# TASK PROMPT
Within the material below, locate the line with "# ---- files" and the line with "bpy.context.scene.collection.objects.link(empty)", then return those two lines and all lines between them, exactly as written.

# DATA PROVIDED
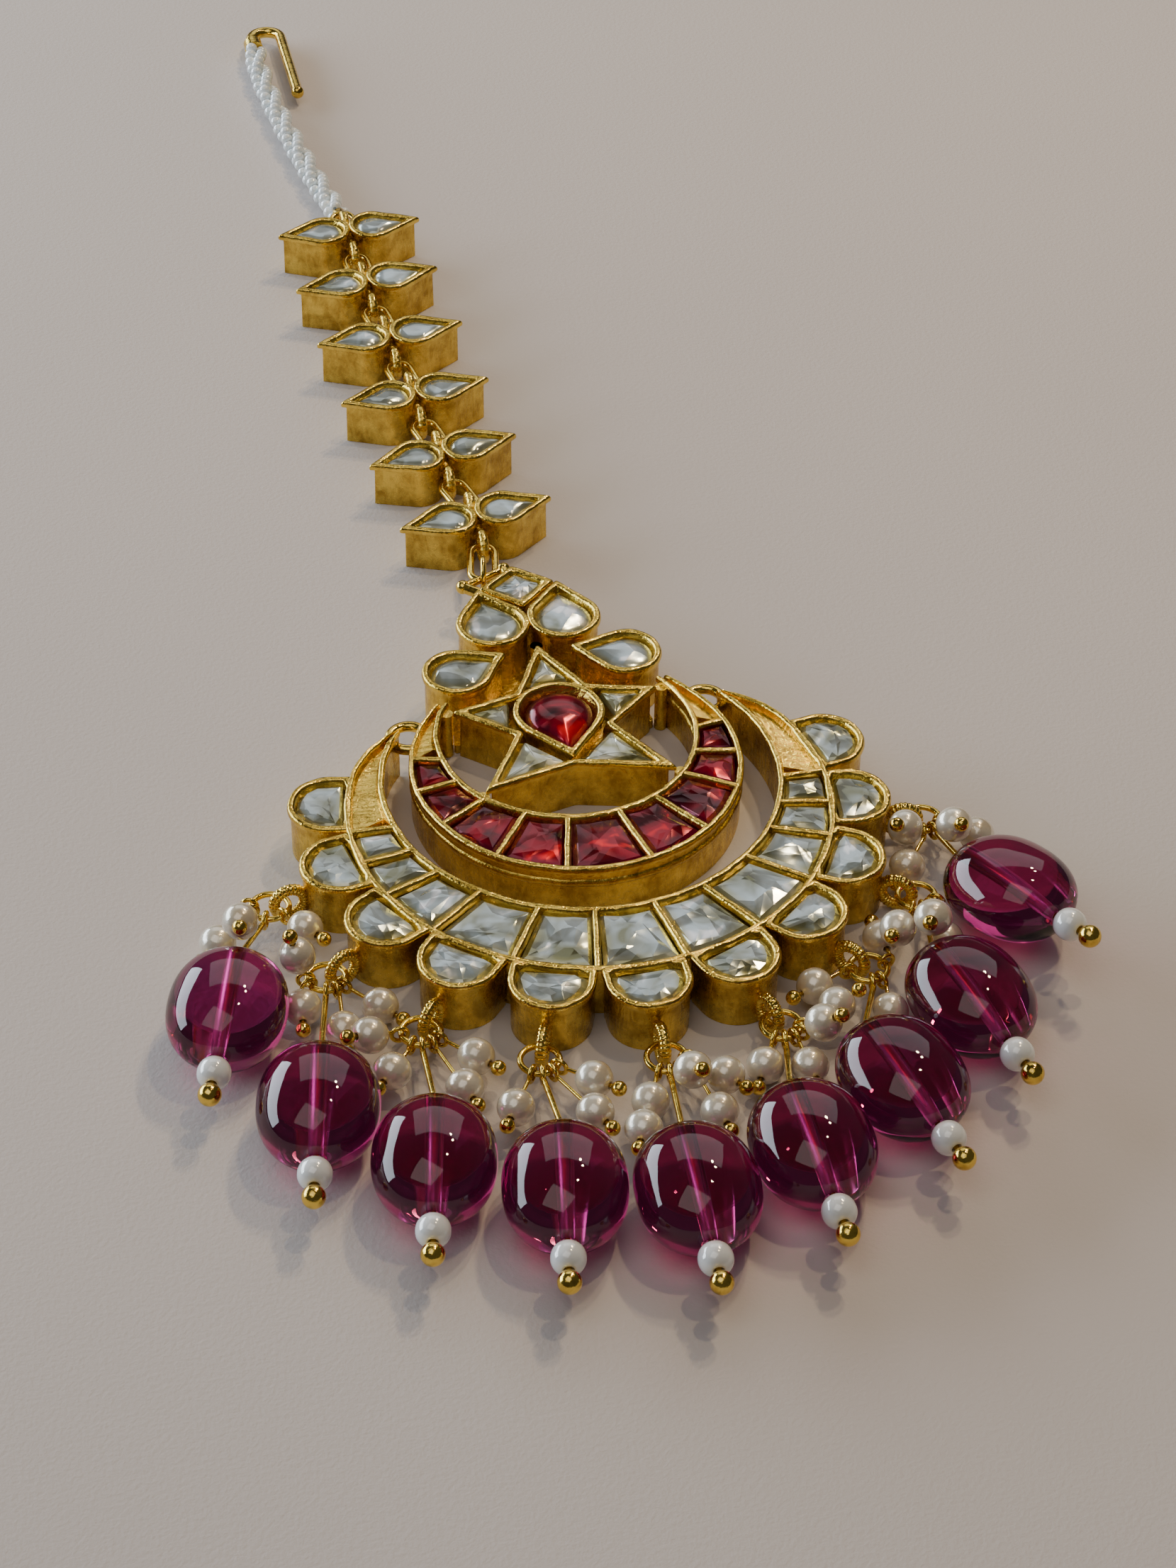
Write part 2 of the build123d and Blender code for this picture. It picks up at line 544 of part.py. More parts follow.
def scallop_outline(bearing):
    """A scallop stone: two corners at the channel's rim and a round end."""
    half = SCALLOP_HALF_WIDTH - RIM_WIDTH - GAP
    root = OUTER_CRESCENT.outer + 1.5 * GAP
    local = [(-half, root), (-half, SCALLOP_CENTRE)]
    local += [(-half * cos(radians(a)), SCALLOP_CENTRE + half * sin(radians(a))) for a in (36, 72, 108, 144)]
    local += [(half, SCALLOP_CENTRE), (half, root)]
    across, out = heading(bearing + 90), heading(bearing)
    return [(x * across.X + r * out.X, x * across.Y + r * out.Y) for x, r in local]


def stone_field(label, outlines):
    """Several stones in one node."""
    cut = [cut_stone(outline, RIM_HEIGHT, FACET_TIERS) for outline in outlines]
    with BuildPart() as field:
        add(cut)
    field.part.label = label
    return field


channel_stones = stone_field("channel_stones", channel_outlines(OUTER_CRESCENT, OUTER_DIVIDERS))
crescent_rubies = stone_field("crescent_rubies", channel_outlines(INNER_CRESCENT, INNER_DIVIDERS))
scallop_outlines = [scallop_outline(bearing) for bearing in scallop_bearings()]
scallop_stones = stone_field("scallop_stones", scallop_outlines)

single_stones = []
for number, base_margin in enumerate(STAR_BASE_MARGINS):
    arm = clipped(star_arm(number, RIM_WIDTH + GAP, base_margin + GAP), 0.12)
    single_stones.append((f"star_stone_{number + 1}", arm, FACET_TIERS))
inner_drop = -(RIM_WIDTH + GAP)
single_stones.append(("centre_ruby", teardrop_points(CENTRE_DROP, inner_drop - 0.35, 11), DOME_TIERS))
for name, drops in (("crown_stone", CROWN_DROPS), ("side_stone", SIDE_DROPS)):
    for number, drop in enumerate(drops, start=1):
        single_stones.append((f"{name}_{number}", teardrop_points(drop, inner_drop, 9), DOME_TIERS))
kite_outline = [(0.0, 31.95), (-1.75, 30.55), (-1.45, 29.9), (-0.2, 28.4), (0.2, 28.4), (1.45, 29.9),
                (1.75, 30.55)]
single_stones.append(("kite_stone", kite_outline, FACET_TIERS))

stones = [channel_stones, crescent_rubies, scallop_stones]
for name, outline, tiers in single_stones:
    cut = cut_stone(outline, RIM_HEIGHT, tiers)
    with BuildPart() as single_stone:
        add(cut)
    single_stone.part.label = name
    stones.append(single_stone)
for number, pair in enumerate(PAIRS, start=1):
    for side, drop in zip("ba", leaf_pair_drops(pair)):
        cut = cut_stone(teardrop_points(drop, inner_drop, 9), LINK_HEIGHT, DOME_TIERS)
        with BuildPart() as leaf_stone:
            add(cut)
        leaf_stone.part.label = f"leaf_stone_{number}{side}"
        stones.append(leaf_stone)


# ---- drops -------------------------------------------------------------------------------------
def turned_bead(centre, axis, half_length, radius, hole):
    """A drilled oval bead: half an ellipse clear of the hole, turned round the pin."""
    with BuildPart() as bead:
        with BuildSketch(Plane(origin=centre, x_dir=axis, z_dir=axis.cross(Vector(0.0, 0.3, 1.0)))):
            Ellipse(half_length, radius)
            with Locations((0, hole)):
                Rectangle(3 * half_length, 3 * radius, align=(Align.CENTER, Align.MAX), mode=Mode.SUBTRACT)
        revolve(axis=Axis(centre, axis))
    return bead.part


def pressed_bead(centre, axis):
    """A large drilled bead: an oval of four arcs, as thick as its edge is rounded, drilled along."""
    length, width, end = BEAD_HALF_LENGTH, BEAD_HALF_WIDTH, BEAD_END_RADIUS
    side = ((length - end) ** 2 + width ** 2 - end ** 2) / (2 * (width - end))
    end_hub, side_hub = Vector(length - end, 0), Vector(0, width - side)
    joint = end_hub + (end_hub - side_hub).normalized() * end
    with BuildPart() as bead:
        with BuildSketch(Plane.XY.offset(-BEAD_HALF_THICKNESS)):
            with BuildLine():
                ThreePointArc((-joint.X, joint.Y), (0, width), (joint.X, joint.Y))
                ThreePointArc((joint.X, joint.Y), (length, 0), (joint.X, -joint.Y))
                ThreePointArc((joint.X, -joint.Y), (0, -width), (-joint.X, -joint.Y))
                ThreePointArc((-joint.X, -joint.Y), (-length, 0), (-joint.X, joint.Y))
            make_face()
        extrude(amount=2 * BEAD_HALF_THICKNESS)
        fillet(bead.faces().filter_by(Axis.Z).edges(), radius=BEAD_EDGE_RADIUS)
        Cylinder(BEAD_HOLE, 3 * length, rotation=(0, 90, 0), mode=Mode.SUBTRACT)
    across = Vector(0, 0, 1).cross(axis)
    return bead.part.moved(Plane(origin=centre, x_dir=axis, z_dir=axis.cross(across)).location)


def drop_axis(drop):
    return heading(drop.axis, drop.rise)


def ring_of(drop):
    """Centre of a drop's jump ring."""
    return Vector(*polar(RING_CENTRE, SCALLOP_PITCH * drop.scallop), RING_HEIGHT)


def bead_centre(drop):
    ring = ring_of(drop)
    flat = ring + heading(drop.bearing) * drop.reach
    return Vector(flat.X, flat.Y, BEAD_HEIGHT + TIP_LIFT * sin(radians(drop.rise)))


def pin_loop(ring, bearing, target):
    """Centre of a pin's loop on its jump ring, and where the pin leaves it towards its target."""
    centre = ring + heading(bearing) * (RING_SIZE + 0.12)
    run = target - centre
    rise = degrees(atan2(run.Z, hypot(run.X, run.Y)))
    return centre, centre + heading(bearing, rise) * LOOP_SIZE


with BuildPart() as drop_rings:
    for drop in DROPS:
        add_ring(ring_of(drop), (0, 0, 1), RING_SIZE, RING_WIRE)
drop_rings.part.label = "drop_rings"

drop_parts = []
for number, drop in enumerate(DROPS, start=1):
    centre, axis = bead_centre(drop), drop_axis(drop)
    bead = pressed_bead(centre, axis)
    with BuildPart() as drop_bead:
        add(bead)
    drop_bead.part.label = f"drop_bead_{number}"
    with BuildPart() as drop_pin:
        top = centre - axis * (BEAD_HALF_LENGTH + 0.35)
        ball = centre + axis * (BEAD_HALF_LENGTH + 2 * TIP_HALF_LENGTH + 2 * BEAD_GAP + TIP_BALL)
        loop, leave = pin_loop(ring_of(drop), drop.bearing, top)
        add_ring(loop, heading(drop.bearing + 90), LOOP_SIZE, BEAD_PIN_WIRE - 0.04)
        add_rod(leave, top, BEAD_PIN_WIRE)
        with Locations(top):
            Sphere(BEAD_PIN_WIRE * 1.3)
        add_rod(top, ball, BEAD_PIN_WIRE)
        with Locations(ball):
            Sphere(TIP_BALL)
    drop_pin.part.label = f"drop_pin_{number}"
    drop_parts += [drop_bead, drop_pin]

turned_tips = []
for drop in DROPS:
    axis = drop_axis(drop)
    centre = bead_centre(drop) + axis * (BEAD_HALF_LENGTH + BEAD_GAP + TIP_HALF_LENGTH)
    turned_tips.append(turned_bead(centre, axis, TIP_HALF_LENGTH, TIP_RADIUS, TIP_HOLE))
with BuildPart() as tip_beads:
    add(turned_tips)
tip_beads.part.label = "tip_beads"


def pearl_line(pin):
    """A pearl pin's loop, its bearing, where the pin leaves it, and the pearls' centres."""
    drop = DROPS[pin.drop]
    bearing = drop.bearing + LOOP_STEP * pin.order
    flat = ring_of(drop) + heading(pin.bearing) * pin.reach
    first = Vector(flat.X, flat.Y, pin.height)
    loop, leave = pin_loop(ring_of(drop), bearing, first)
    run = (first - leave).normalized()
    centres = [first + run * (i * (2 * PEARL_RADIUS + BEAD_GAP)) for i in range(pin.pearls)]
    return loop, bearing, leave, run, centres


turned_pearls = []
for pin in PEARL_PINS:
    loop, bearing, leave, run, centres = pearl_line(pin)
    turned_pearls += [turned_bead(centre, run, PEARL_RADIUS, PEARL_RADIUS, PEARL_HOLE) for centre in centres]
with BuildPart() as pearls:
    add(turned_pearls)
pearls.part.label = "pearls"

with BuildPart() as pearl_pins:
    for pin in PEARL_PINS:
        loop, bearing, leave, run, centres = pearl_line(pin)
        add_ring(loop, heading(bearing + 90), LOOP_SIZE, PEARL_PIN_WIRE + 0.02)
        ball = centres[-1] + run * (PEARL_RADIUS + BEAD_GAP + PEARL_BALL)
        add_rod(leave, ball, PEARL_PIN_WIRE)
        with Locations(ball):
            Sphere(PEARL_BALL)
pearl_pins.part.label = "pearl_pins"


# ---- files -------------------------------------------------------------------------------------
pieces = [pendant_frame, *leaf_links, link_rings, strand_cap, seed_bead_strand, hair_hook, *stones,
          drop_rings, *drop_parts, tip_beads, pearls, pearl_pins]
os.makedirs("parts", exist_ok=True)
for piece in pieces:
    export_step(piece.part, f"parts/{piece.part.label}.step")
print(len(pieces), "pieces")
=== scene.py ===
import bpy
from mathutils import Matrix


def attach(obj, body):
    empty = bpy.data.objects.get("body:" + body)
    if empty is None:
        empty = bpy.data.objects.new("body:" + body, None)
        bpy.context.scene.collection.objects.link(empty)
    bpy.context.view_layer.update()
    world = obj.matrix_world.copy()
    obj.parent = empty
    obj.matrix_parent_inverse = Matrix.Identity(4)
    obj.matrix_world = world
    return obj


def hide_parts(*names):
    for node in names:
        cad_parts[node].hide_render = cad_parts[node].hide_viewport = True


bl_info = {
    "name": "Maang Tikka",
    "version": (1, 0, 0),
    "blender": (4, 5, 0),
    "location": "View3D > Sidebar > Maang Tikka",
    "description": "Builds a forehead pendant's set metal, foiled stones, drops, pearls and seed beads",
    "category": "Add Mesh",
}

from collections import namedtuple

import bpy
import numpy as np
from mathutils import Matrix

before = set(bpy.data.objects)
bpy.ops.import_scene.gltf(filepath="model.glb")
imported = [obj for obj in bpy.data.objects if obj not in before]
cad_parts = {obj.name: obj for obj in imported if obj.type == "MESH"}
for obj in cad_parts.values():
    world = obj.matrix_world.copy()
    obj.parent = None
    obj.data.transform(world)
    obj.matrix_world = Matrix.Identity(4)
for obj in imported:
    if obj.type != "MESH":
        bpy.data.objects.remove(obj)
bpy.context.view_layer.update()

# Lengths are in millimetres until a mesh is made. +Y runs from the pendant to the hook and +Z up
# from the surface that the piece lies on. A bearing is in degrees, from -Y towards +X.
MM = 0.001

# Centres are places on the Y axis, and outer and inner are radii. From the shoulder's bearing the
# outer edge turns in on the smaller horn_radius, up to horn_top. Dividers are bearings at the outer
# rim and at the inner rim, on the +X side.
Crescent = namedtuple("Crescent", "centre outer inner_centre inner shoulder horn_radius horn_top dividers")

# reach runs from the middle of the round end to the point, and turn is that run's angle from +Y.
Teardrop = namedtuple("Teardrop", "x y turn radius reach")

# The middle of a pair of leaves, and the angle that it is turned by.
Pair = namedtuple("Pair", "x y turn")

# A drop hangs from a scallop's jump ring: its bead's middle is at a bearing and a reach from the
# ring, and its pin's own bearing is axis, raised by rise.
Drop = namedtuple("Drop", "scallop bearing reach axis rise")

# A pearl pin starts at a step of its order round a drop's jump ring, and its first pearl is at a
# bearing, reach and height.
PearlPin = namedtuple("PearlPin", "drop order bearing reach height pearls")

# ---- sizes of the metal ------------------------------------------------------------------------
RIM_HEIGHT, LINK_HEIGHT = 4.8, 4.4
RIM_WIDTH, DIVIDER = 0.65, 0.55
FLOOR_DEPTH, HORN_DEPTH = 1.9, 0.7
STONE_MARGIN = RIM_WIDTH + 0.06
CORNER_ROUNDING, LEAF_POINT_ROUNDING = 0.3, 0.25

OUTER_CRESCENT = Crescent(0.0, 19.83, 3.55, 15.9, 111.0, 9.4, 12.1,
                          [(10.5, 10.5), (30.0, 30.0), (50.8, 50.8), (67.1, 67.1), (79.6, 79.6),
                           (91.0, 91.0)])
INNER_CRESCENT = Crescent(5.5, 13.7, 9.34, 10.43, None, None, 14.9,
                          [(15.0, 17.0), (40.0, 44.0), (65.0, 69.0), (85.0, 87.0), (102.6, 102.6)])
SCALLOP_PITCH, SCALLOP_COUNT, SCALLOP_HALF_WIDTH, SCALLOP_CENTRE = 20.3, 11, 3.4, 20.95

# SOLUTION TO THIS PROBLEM
# ---- files -------------------------------------------------------------------------------------
pieces = [pendant_frame, *leaf_links, link_rings, strand_cap, seed_bead_strand, hair_hook, *stones,
          drop_rings, *drop_parts, tip_beads, pearls, pearl_pins]
os.makedirs("parts", exist_ok=True)
for piece in pieces:
    export_step(piece.part, f"parts/{piece.part.label}.step")
print(len(pieces), "pieces")
=== scene.py ===
import bpy
from mathutils import Matrix


def attach(obj, body):
    empty = bpy.data.objects.get("body:" + body)
    if empty is None:
        empty = bpy.data.objects.new("body:" + body, None)
        bpy.context.scene.collection.objects.link(empty)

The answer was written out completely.